SHORT EXERCISE - Everything from the first line to the line containing "import Module from 'manifold-3d';" is to be repeated exactly; nothing past it.

Modeling code records -
--- Begin ---

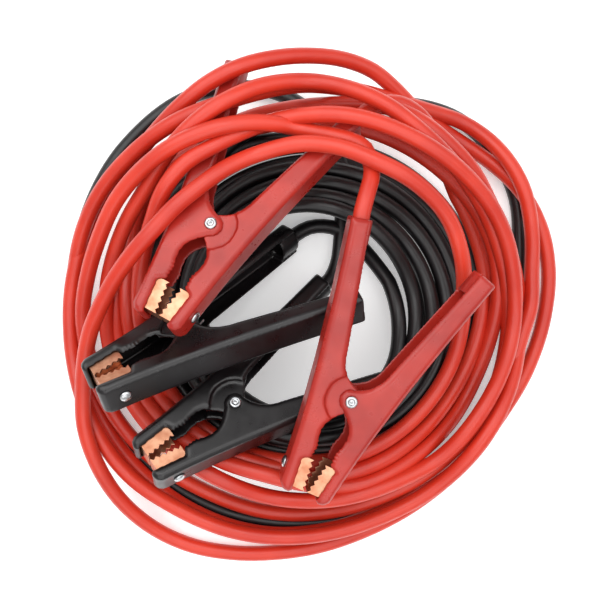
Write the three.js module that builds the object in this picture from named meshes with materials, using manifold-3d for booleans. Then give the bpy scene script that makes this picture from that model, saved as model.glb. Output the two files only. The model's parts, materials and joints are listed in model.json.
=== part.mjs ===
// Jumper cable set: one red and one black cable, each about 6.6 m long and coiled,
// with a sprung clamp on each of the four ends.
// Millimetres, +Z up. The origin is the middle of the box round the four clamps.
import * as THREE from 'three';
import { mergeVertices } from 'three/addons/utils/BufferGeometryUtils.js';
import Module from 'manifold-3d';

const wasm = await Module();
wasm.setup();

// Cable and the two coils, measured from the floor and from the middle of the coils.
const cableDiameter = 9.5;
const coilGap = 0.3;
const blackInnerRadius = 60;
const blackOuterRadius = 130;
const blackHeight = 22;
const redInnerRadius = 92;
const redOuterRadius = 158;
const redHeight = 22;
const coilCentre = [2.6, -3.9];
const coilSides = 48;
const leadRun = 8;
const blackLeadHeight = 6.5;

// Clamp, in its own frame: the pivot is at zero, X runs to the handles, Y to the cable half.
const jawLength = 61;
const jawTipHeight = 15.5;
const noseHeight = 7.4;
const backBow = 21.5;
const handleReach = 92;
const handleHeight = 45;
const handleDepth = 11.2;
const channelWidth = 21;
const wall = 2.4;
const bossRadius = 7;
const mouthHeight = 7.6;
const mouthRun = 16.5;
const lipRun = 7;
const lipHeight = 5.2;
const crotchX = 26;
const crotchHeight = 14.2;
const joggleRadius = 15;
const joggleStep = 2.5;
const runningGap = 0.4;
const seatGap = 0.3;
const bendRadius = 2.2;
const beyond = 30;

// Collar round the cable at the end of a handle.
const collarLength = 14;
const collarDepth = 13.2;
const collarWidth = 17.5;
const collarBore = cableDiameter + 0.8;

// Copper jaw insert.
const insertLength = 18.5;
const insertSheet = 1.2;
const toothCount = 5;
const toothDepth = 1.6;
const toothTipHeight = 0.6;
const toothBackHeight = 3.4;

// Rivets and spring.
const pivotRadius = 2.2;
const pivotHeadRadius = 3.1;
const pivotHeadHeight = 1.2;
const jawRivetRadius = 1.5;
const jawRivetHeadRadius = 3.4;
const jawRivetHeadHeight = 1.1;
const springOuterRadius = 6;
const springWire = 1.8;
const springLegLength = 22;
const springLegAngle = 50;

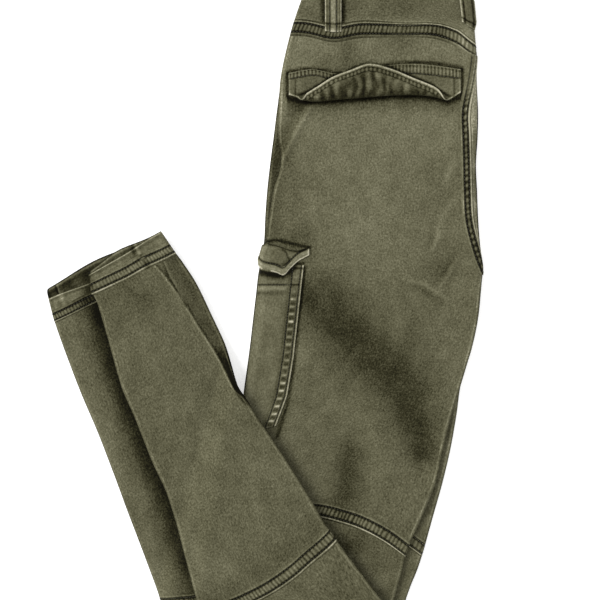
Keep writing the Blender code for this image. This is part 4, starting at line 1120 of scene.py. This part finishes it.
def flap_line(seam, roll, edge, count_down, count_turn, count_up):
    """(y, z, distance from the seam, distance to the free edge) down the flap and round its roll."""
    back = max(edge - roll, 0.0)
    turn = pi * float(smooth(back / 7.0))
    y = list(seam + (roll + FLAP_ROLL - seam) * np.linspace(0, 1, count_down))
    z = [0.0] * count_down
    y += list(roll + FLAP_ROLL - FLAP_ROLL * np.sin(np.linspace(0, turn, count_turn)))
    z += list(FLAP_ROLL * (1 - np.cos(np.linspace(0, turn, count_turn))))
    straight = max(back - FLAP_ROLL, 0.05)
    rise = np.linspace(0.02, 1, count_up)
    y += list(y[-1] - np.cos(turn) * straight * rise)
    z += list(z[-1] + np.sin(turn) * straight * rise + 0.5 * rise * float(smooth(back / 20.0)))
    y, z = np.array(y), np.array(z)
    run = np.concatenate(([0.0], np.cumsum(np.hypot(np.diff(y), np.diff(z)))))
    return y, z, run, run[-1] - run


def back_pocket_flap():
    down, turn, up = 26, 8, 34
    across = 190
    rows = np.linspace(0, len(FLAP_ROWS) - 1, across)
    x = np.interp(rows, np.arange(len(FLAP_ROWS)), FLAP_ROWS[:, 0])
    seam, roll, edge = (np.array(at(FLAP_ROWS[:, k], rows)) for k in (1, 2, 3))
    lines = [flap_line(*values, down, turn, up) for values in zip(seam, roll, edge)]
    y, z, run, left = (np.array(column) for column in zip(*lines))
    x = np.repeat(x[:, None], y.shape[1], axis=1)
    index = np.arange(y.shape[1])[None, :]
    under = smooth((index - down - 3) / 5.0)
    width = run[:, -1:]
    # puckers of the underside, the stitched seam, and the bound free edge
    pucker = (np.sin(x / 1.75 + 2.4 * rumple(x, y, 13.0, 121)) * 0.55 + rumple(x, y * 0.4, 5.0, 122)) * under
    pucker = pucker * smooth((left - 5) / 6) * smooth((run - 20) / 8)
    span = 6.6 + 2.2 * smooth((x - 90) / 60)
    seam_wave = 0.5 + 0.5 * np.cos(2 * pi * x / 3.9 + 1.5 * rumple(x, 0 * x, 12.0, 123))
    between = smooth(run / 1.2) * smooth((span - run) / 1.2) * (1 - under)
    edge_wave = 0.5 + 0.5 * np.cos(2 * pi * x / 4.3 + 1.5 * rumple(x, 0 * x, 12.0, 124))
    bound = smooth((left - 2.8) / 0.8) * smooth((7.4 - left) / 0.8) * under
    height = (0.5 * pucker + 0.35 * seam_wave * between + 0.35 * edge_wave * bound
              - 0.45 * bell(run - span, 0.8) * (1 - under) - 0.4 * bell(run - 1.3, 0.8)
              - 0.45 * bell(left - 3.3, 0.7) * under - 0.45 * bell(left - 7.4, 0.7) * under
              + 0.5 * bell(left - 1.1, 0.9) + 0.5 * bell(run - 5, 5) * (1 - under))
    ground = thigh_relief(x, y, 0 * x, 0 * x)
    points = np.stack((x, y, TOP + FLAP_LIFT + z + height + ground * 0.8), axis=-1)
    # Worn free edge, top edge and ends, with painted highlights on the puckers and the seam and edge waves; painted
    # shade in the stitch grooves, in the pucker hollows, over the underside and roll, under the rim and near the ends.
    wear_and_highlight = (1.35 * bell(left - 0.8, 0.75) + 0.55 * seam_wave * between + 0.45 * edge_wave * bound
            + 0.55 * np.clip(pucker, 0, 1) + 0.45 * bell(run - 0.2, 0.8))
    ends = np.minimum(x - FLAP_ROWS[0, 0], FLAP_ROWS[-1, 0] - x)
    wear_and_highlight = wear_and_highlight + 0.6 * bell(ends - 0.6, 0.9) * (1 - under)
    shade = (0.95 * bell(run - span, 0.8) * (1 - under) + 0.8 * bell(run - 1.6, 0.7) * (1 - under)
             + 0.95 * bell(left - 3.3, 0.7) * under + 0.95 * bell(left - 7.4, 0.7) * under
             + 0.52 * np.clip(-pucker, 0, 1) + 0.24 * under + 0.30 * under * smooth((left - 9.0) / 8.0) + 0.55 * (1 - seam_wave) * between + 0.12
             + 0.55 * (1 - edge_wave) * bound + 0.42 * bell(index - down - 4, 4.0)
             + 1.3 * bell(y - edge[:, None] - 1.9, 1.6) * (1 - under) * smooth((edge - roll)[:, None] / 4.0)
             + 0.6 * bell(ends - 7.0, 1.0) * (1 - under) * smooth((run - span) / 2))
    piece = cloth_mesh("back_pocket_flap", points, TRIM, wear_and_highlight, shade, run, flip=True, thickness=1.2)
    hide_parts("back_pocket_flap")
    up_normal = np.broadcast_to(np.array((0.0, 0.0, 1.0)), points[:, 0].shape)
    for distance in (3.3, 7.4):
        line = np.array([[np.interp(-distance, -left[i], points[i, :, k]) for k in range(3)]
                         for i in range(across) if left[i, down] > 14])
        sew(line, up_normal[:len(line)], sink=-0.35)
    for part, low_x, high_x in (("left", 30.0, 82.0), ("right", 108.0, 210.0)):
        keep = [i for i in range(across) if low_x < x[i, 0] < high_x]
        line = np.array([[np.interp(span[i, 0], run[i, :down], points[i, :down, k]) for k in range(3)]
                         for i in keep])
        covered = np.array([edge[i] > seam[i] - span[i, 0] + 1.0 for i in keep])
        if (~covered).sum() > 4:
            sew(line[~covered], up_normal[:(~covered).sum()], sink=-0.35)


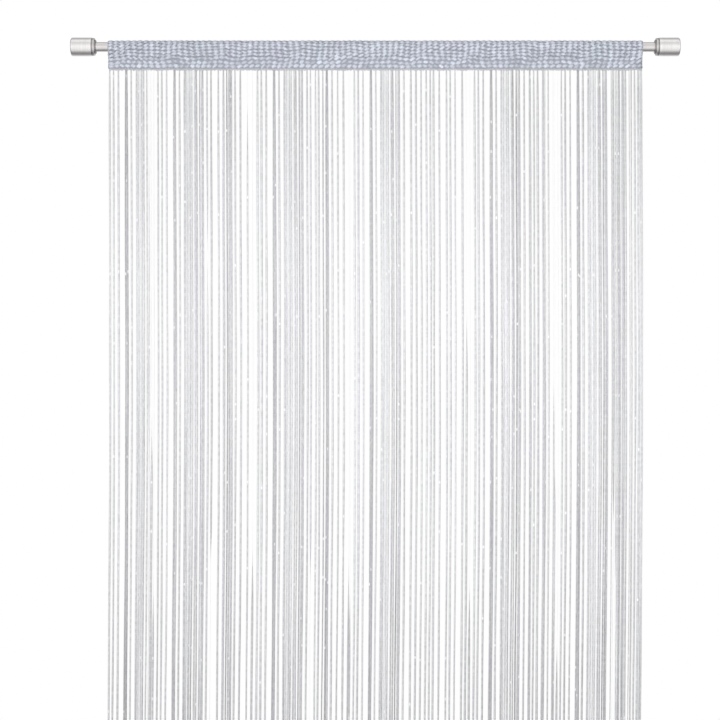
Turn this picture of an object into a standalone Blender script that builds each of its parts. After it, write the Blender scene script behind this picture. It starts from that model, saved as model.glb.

--- End ---

RESULT -
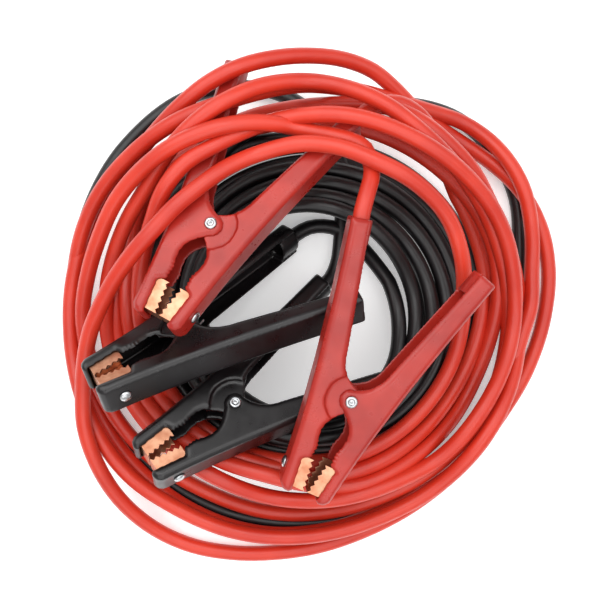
Write the three.js module that builds the object in this picture from named meshes with materials, using manifold-3d for booleans. Then give the bpy scene script that makes this picture from that model, saved as model.glb. Output the two files only. The model's parts, materials and joints are listed in model.json.
=== part.mjs ===
// Jumper cable set: one red and one black cable, each about 6.6 m long and coiled,
// with a sprung clamp on each of the four ends.
// Millimetres, +Z up. The origin is the middle of the box round the four clamps.
import * as THREE from 'three';
import { mergeVertices } from 'three/addons/utils/BufferGeometryUtils.js';
import Module from 'manifold-3d';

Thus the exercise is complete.